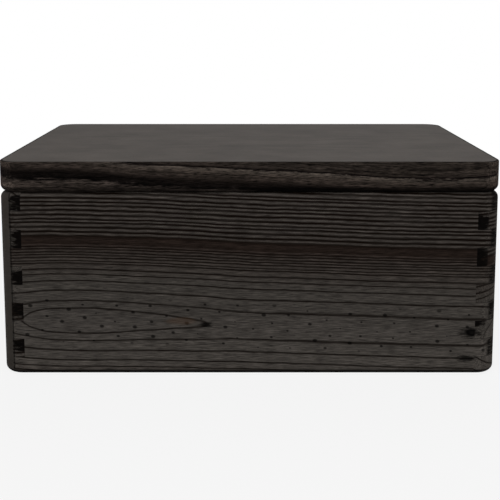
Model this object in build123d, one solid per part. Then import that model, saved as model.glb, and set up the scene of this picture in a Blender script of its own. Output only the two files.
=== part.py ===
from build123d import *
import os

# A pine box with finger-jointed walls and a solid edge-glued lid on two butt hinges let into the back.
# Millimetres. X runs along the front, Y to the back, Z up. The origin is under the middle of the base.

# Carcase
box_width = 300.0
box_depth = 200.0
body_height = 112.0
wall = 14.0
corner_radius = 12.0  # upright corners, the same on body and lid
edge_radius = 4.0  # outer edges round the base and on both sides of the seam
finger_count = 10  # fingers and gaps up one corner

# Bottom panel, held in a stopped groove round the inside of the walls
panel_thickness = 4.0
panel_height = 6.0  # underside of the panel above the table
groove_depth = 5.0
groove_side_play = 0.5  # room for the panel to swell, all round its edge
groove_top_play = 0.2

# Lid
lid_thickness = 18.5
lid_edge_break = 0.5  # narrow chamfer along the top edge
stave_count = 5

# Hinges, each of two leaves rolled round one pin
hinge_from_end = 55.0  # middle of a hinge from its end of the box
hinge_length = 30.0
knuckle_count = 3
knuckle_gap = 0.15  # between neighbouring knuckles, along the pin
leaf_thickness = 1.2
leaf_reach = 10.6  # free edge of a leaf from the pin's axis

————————

■ What you should do: Find out how many lines in the listing contain the string "solid". Give the number alone.

■ Exercise output: 2